As a final matter, the Plaintiff has filed motions asking the Court to consider two affidavits in conjunction with his response to Bel's motion to dismiss [DNs 21, 23, 24]. The Plaintiff brings the motions "pursuant to FRCP 6(c)(2) and FRCP 56(c)(4)." The Court finds, however, that the motions are procedurally improper. As noted by Bel, Rule 6(c)(2) governs the timing of filings and provides that "[a]ny affidavit supporting a motion must be served with the motion." Fed.R.Civ.P. 6(c)(2).
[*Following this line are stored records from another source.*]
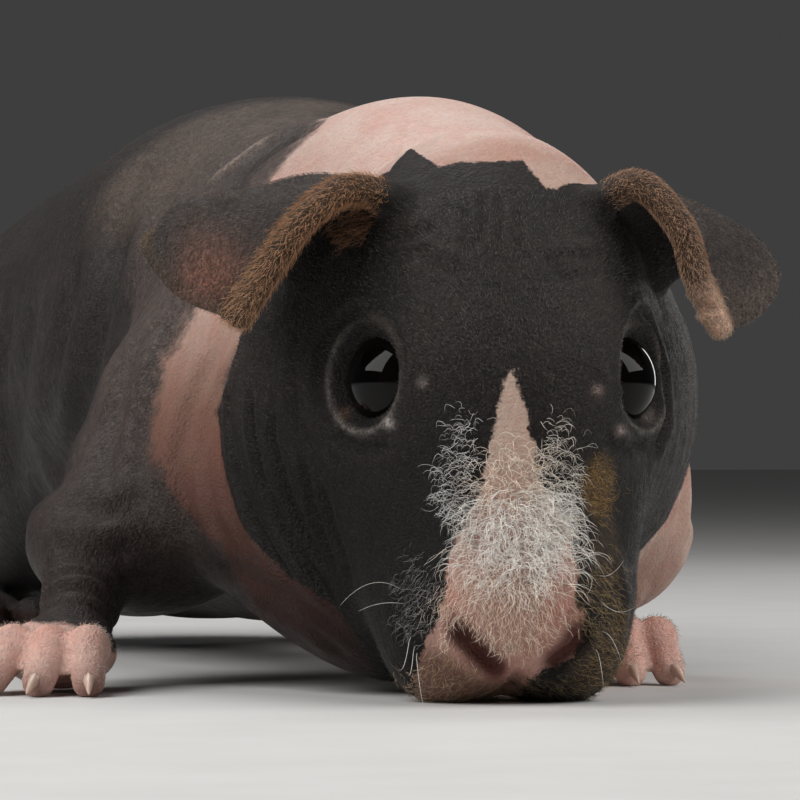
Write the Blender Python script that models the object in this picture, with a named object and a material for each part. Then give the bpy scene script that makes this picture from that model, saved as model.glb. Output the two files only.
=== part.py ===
"""A skinny pig (hairless guinea pig) as a life-size museum model, head down and sniffing at the floor.

Metres, +Z up, the animal faces -Y and its right side is at -X. The flesh is one smooth field: ellipsoids
and tapered limbs that melt into each other. Blender's voxel remesh wraps them, the points are drawn onto
the field, and the wrapped body is then parted into named nodes by thin cuts.
"""

import math

import bmesh
import bpy
import numpy as np
from mathutils import Matrix, Vector

GAP = 0.0003  # left between nodes that touch
FLOOR_CUT = 0.0002  # the soles are cut flat at this height, then set down on the floor

# The head: its own frame has +Y to the back, +Z to the crown and its origin midway between the eyeballs.
HEAD_AT = Vector((-0.0084, -0.0520, 0.0375))
HEAD_PITCH = math.radians(58)
HEAD_TURN = math.radians(-9)
EYE_R = 0.0060
EYE_OFFSET = {"R": -0.0121, "L": 0.0124}  # from the head's middle plane to each eyeball's centre
EYE_AIM = Vector((0.850, -0.200, 0.495)).normalized()
LID_OUT = {"R": 0.0030, "L": 0.0024}  # the lids' ring lies this far out from the eyeball's centre
LID_RING = 0.0059
LID_THICK = 0.0010
LID_OPEN_OUT = 0.0080  # a ball this far out, of the next radius, clears the skin in front of the eye
LID_OPEN_R = 0.0072
LID_OPEN_AIM = {"R": Vector((-0.850, -0.200, 0.495)), "L": Vector((0.700, -0.300, 0.650))}

BODY_VOXEL = 0.0010
BODY_TRIANGLES = 8200

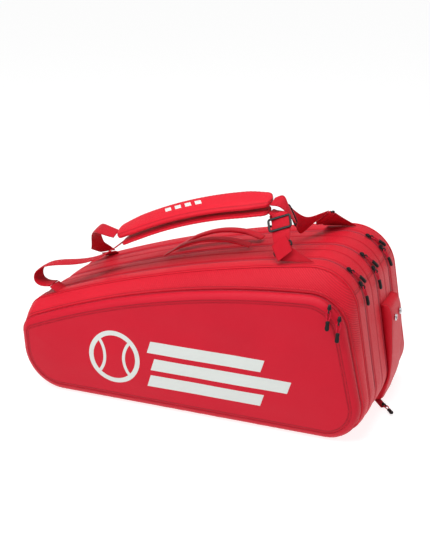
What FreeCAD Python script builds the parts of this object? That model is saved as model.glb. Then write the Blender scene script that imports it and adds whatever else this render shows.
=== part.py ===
import FreeCAD, Part
import math
import os
import Sketcher
from FreeCAD import Placement, Rotation, Vector

# A racket tournament bag. X runs along its length, Y from the front (-Y) to the back, Z up.
# The origin is under the middle of the base, on the face it stands on. Millimetres.

SIZES = {
    # outline of the gussets, seen from the front: four round corners (centre x, centre z, radius)
    "shell_bl_x": -268, "shell_bl_z": 95, "shell_bl_rad": 95,
    "shell_br_x": 294, "shell_br_z": 72, "shell_br_rad": 72,
    "shell_tr_x": 250, "shell_tr_z": 240, "shell_tr_rad": 88,
    "shell_tl_x": -322, "shell_tl_z": 138, "shell_tl_rad": 45,
    "shell_top_rad": 2500,
    # outline of the front pocket along its zip
    "pocket_bl_x": -268, "pocket_bl_z": 92, "pocket_bl_rad": 89,
    "pocket_br_x": 294, "pocket_br_z": 70, "pocket_br_rad": 67,
    "pocket_tr_x": 255, "pocket_tr_z": 212, "pocket_tr_rad": 74,
    "pocket_tl_x": -328, "pocket_tl_z": 122, "pocket_tl_rad": 31,
    "pocket_top_rad": 1700,
    # places of the seams and zips from front to back
    "pocket_face_y": -170, "pocket_zip_y": -150, "front_seam_y": -112, "front_zip_y": -66,
    "front_divider_y": -20, "middle_zip_y": 26, "rear_divider_y": 72, "rear_zip_y": 118, "back_face_y": 165,
    # padded walls, zips and clearances
    "wall": 4, "panel": 4, "gap": 0.3, "zip_half": 2.6, "zip_depth": 2.2, "zip_end_z": 74,
    "pocket_edge_round": 16,
    # shoe pocket on the right end
    "shoe_front_y": 31, "shoe_rear_y": 112, "shoe_wall": 3, "shoe_round": 9, "eyelet_rad": 5.5, "eyelet_tube": 1.6,
    # shoulder pads
    "pad_arc": 780, "upper_pad_length": 352, "upper_pad_width": 58, "upper_pad_thick": 12,
    "lower_pad_length": 332, "lower_pad_width": 54, "lower_pad_thick": 9,
    # webbing and its hardware
    "web_width": 38, "web_thick": 2,
    "buckle_length": 49, "buckle_height": 29, "buckle_bar": 4.5, "buckle_thick": 3,
    "ring_length": 47, "ring_height": 13, "ring_bar": 3.2,
    # zip sliders and pulls
    "slider_length": 11, "slider_width": 8, "slider_height": 4.2, "slider_lift": 0.6,
    "eye_reach": 2.6, "eye_rad": 3, "eye_tube": 0.7,
    "pull_cord": 2.2, "pull_end_length": 19, "pull_end_width": 7.6, "pull_end_thick": 5,
    "grab_width": 22, "grab_thick": 6,
}
NODES = []
doc = FreeCAD.newDocument("racket_bag")
sheet = doc.addObject("Spreadsheet::Sheet", "Spec")
for row, (word, value) in enumerate(SIZES.items(), start=1):
    sheet.set(f"A{row}", word)
    sheet.set(f"B{row}", str(value))
    sheet.setAlias(f"B{row}", word)
doc.recompute()


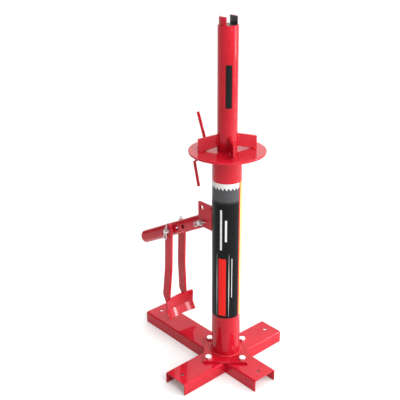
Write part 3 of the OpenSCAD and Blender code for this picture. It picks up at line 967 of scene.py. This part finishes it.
def make_forked_end():
    """The solid end with a milled slot, and the small weld that tacks it to the tube."""
    radius = high("forked_post_end").x
    bottom = low("forked_post_end").z
    top = high("forked_post_end").z
    chamfer = 1.5
    slot_floor = UPPER_POST_TOP + 0.5
    slot_depth = 40
    corners = ((0, bottom), (radius - chamfer, bottom), (radius, bottom + chamfer), (radius, top), (0, top))
    fork = revolved([Vector(corner) for corner in corners], 112)
    slot = bmesh.new()
    bmesh.ops.create_cube(slot, size=1)
    bmesh.ops.scale(slot, vec=(4 * radius, SLOT_WIDTH, slot_depth), verts=slot.verts)
    turn(shift(slot, z=slot_floor + slot_depth / 2), math.degrees(SLOT_ANGLE), "Z")
    piece = red_piece("forked_post_end", cut(fork, [slot]), bevel=0.7)

    # the slot's floor and walls are near-black bare steel, whose darkness is painted shade of the slot's
    # inside
    piece.data.materials.append(slot_steel_with_painted_shade("slot_steel_with_painted_shade"))
    across = Vector((-math.sin(SLOT_ANGLE), math.cos(SLOT_ANGLE), 0))
    for face in piece.data.polygons:
        in_slot = face.center.z > (slot_floor - 0.1) * MM
        is_floor = face.normal.z > 0.9 and face.center.z < (slot_floor + 1) * MM
        near_wall = abs(face.center.dot(across)) < (SLOT_WIDTH / 2 + 0.5) * MM
        is_wall = abs(face.normal.dot(across)) > 0.99 and near_wall
        if in_slot and (is_wall or is_floor):
            face.material_index = 1

    tack_radius = 23.4
    tack_angle = math.radians(-63)
    tack_step = math.radians(3.2)
    tack_path = [Vector((*spot(tack_radius, tack_angle + tack_step * step), UPPER_POST_TOP + 0.3))
                 for step in range(-4, 5)]
    weld_piece("fork_tack_weld", weld_bead(tack_path, 2.1, away_from_post(1.5), pitch=2.6), in_cad=False)


def label_shell(start, end, bottom, top, outer_radius):
    """A thin curved film on the lower post between two directions in degrees, with rounded corners."""
    embed = 0.25
    strips = 40
    length = math.radians(end - start) * POST_RADIUS
    outline = rounded(rectangle(0, bottom, length, top), 3.0, 5)
    film = plate(outline, [], outer_radius - POST_RADIUS + embed, 0.08, 2)
    sliced(film, ALONG_X, [length * strip / strips for strip in range(1, strips)])
    return wrapped(film, POST_RADIUS, math.radians(start), embed)


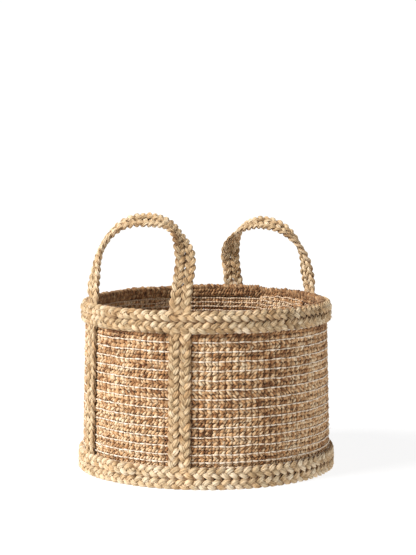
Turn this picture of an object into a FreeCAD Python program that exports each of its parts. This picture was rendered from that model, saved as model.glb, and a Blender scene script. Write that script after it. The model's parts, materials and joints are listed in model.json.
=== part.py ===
import FreeCAD, Part
import math
import os
import Sketcher

# A round storage basket of jute: a woven wall and base, two rows of plait sewn round the rim
# and round the foot, and two straps that run up the wall and over the rim as carrying handles.
# Millimetres, +Z up, the origin on the floor under the basket's centre. The handles stand at -X
# ("left") and +X ("right"), and their hinge lines run along Y.

SIZES = (
    # The woven tub
    ("basket_height", 248, "floor to the top of the rim"),
    ("wall_bottom_radius", 183, "outside of the wall at the floor"),
    ("wall_top_radius", 177, "outside of the wall at the rim"),
    ("wall_thickness", 6, "woven cloth"),
    ("wall_edge_drop", 4, "wall's top edge below the top of the rim"),
    ("base_lift", 2.5, "underside of the woven base above the floor"),
    ("base_thickness", 6, "woven base"),
    ("lap_thickness", 5, "inner layer where the wall's two ends overlap"),
    ("lap_angle", 20, "how far round the overlap reaches, in degrees"),
    ("cloth_gap", 0.2, "gap between neighbouring layers of cloth"),
    # The plaits round the rim and the foot
    ("plait_width", 15.5, "height of one row of plait"),
    ("plait_thickness", 9, "how far a row stands out from the wall"),
    ("row_gap", 0.2, "gap between two rows"),
    ("foot_flat", 0.8, "how much of the lowest row is pressed flat by the floor"),
    ("thread_radius", 0.9, "sewing thread"),
    # The straps on the wall
    ("strap_plait_width", 16.5, "width of each of a strap's two plaits"),
    ("strap_thickness", 8, "how far a strap stands out from the wall"),
    ("strap_edge_round", 3.5, "rounding of a strap plait's outer edges"),
    ("tongue_thickness", 3, "strap where the rows of plait press it flat"),
    ("tongue_gap", 0.4, "room left round a tongue"),
    # The handle loops
    ("cord_radius", 6.75, "each of the two plaits of a handle"),
    ("cord_gap", 0.2, "gap between the two plaits of a handle"),
    ("hinge_offset", 162, "hinge line from the basket's centre line"),
    ("hinge_gap", 0.5, "gap between a folded leg and the rim"),
    ("handle_lean", 13.5, "how far a handle leans in over the mouth, in degrees"),
    ("left_half_chord", 81.5, "half the distance between the left handle's legs"),
    ("left_straight", 48, "straight part of the left handle's legs"),
    ("left_shoulder", 68, "bend radius above the left handle's legs"),
    ("left_crown", 150, "bend radius of the left handle's top"),
    ("right_half_chord", 73, "half the distance between the right handle's legs"),
    ("right_straight", 33, "straight part of the right handle's legs"),
    ("right_shoulder", 67, "bend radius above the right handle's legs"),
    ("right_crown", 87, "bend radius of the right handle's top"),
)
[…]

The Plaintiff, however, does not file the affidavits of Karen Roof or Jean-Pierre Plessis in support of a motion for relief; instead, he has filed them in opposition to Bel's motion.

Further, Rule 56(c)(4) does not provide a vehicle for the Court to consider the affidavits. Rule 56(c)(4) states only that affidavits "must be made on personal knowledge, set out facts that would be admissible in evidence, and show that the affiant or declarant is competent to testify on the matters stated." Fed.R.Civ.P. 56(c)(4). While a court may exercise its discretion to convert a Rule 12(b)(6) motion to a Rule 56 motion for summary judgment when matters outside of the pleadings are presented, see Fed.R.Civ.P. 12(d), this Court will decline to do so here. In this case, the affidavits neither address nor refute the deficiencies identified in Bel's motion. See U.S. Specialty Ins. Co. v. U.S. ex rel. E.A. Biggs of Ky., LLC, No. 1:12-CV-00134-JHM, 2014 WL 241777, at *4 (W.D. Ky. Jan. 22, 2014) (addressing a similar situation and finding that it did not need to "consider any matters outside the pleadings to rule on the motion to dismiss").

IV. CONCLUSION

For these reasons, and consistent with the Court's conclusions above, IT IS HEREBY ORDERED that Bel Brands USA, Inc.'s Motion to Dismiss [DN 16] is GRANTED.

IT IS FURTHER ORDERED that Plaintiff's Motion to Enter Affidavit of Karen Roof [DN 21] is DENIED.

FURTHER that the Plaintiff's Motions to Enter Affidavit of Jean-Pierre Plessis [DNs 23, 24] are DENIED.